[Rows from a 3D modeling dataset]
====================
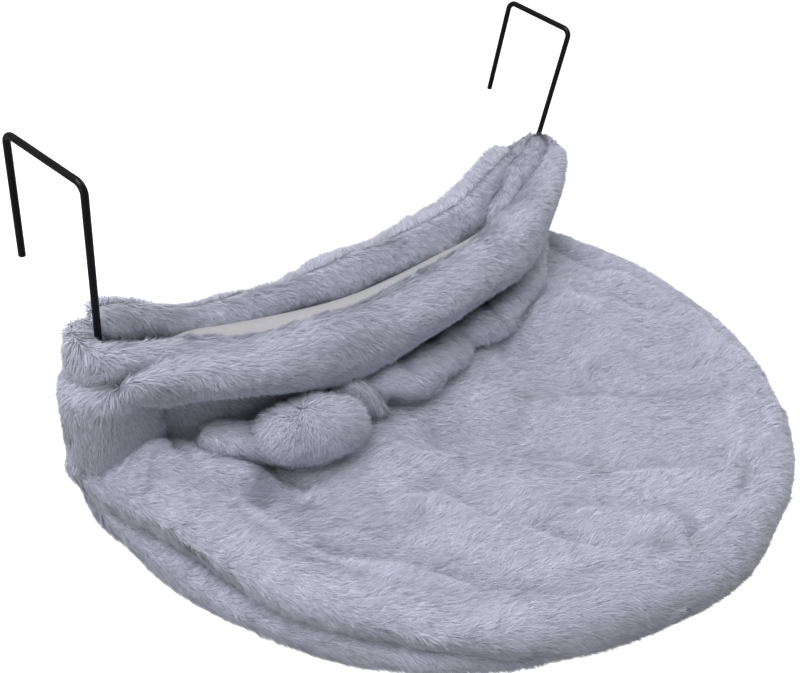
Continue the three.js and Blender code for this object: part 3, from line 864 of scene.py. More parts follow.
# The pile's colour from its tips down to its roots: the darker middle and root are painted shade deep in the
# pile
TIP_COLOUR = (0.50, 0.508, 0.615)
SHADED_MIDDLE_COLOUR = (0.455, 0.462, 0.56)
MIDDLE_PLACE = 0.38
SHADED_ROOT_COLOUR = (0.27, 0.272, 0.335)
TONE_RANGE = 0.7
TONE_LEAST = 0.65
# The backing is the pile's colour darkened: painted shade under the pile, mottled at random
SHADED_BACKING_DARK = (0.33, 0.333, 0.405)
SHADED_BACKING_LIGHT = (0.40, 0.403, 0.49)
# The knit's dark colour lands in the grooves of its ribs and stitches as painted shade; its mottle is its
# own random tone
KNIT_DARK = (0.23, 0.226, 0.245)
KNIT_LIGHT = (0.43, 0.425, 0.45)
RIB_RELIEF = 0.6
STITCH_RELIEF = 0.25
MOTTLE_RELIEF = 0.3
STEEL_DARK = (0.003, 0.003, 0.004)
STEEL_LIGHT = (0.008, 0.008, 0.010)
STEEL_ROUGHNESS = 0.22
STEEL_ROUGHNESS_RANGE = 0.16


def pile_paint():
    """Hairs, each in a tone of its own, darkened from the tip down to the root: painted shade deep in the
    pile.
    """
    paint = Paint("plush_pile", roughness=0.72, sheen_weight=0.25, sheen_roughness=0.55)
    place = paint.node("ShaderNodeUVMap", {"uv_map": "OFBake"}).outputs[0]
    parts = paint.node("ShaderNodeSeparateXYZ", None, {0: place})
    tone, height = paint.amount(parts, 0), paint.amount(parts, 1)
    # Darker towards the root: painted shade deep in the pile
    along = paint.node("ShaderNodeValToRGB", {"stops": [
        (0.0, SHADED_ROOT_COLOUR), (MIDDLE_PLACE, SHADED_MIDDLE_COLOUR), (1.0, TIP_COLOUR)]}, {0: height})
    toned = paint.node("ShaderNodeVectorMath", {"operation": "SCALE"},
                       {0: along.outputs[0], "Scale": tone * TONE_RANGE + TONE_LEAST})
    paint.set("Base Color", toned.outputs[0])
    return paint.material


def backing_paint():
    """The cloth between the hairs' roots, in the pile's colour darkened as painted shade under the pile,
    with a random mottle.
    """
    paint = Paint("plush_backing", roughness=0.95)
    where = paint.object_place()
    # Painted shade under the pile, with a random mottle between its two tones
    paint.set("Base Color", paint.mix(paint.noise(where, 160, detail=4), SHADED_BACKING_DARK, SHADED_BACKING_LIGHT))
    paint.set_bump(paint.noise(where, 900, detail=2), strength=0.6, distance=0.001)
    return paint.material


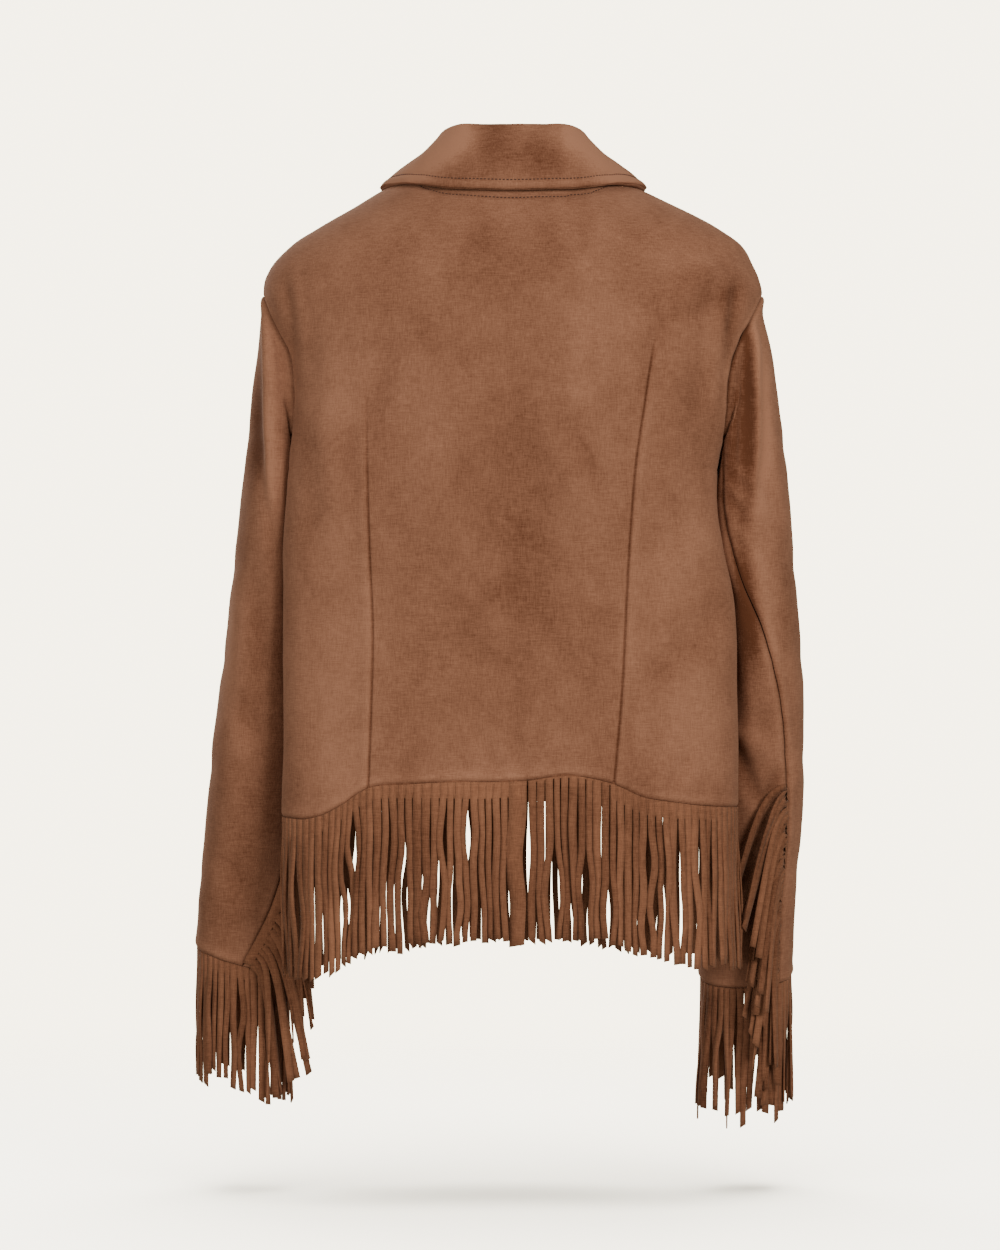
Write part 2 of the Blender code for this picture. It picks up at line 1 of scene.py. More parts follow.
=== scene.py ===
====================
Write out every entry above, word for word.

- **Solution for this problem**:
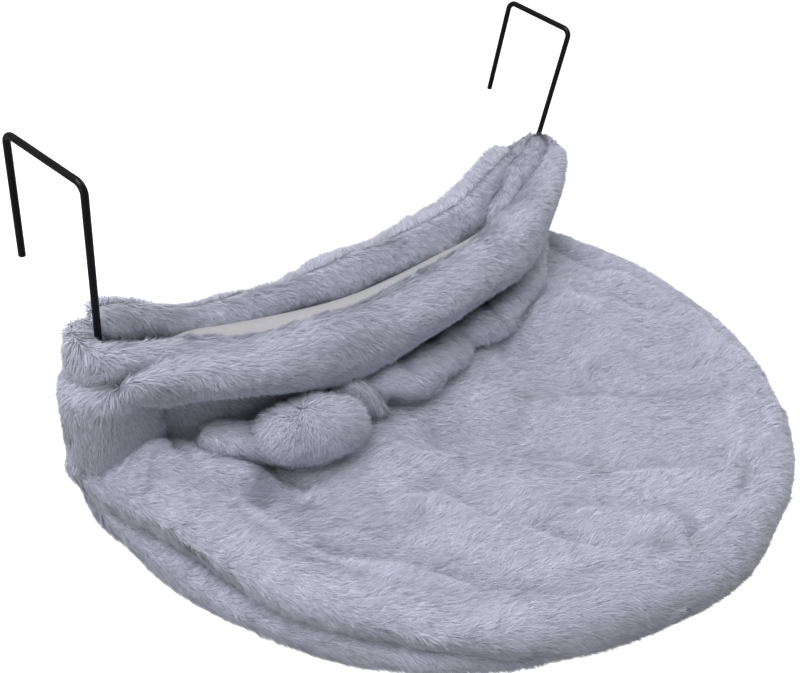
Continue the three.js and Blender code for this object: part 3, from line 864 of scene.py. More parts follow.
# The pile's colour from its tips down to its roots: the darker middle and root are painted shade deep in the
# pile
TIP_COLOUR = (0.50, 0.508, 0.615)
SHADED_MIDDLE_COLOUR = (0.455, 0.462, 0.56)
MIDDLE_PLACE = 0.38
SHADED_ROOT_COLOUR = (0.27, 0.272, 0.335)
TONE_RANGE = 0.7
TONE_LEAST = 0.65
# The backing is the pile's colour darkened: painted shade under the pile, mottled at random
SHADED_BACKING_DARK = (0.33, 0.333, 0.405)
SHADED_BACKING_LIGHT = (0.40, 0.403, 0.49)
# The knit's dark colour lands in the grooves of its ribs and stitches as painted shade; its mottle is its
# own random tone
KNIT_DARK = (0.23, 0.226, 0.245)
KNIT_LIGHT = (0.43, 0.425, 0.45)
RIB_RELIEF = 0.6
STITCH_RELIEF = 0.25
MOTTLE_RELIEF = 0.3
STEEL_DARK = (0.003, 0.003, 0.004)
STEEL_LIGHT = (0.008, 0.008, 0.010)
STEEL_ROUGHNESS = 0.22
STEEL_ROUGHNESS_RANGE = 0.16


def pile_paint():
    """Hairs, each in a tone of its own, darkened from the tip down to the root: painted shade deep in the
    pile.
    """
    paint = Paint("plush_pile", roughness=0.72, sheen_weight=0.25, sheen_roughness=0.55)
    place = paint.node("ShaderNodeUVMap", {"uv_map": "OFBake"}).outputs[0]
    parts = paint.node("ShaderNodeSeparateXYZ", None, {0: place})
    tone, height = paint.amount(parts, 0), paint.amount(parts, 1)
    # Darker towards the root: painted shade deep in the pile
    along = paint.node("ShaderNodeValToRGB", {"stops": [
        (0.0, SHADED_ROOT_COLOUR), (MIDDLE_PLACE, SHADED_MIDDLE_COLOUR), (1.0, TIP_COLOUR)]}, {0: height})
    toned = paint.node("ShaderNodeVectorMath", {"operation": "SCALE"},
                       {0: along.outputs[0], "Scale": tone * TONE_RANGE + TONE_LEAST})
    paint.set("Base Color", toned.outputs[0])
    return paint.material


def backing_paint():
    """The cloth between the hairs' roots, in the pile's colour darkened as painted shade under the pile,
    with a random mottle.
    """
    paint = Paint("plush_backing", roughness=0.95)
    where = paint.object_place()
    # Painted shade under the pile, with a random mottle between its two tones
    paint.set("Base Color", paint.mix(paint.noise(where, 160, detail=4), SHADED_BACKING_DARK, SHADED_BACKING_LIGHT))
    paint.set_bump(paint.noise(where, 900, detail=2), strength=0.6, distance=0.001)
    return paint.material


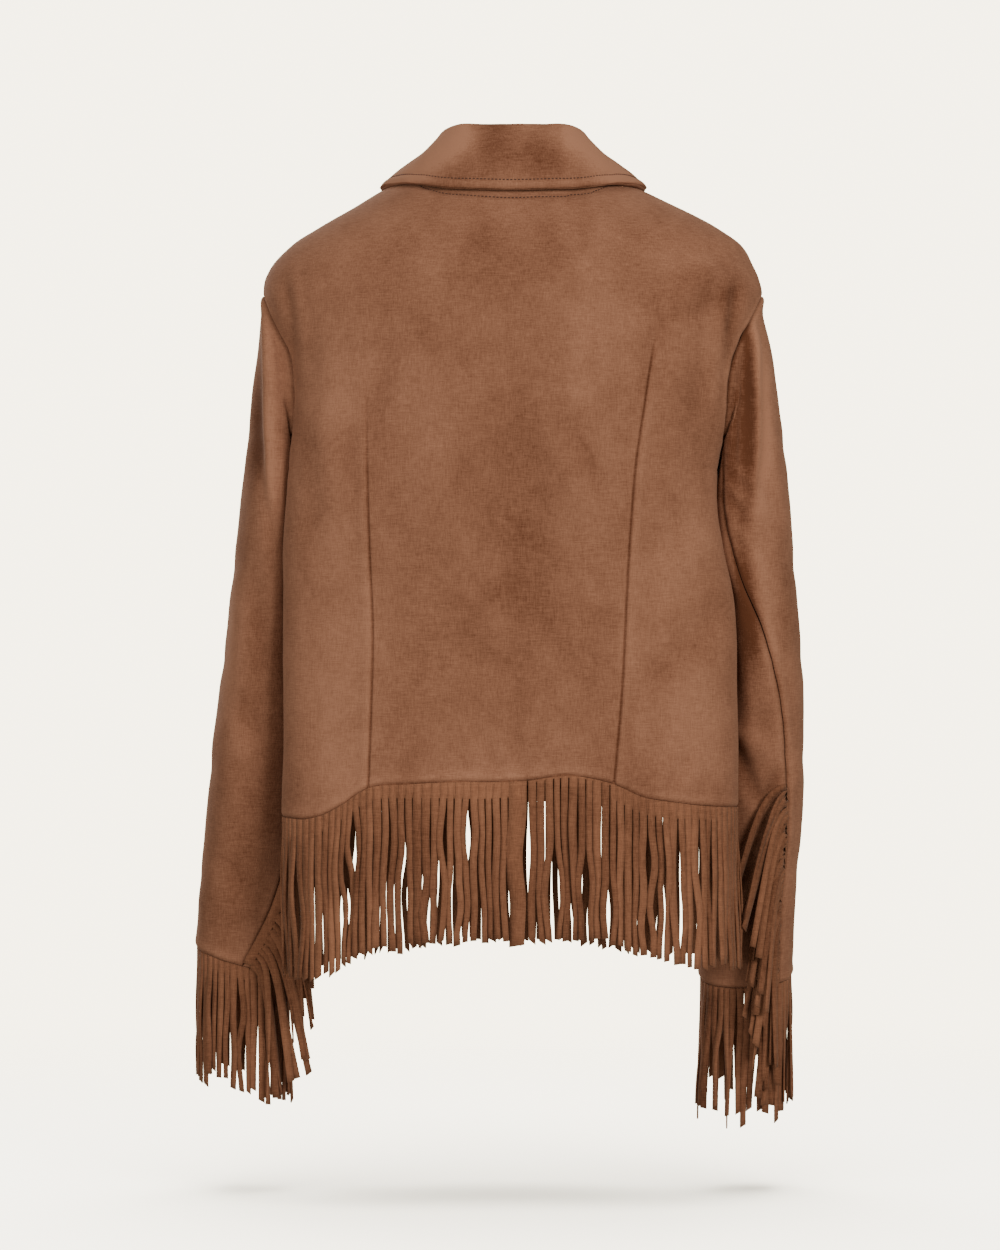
Write part 2 of the Blender code for this picture. It picks up at line 1 of scene.py. More parts follow.
=== scene.py ===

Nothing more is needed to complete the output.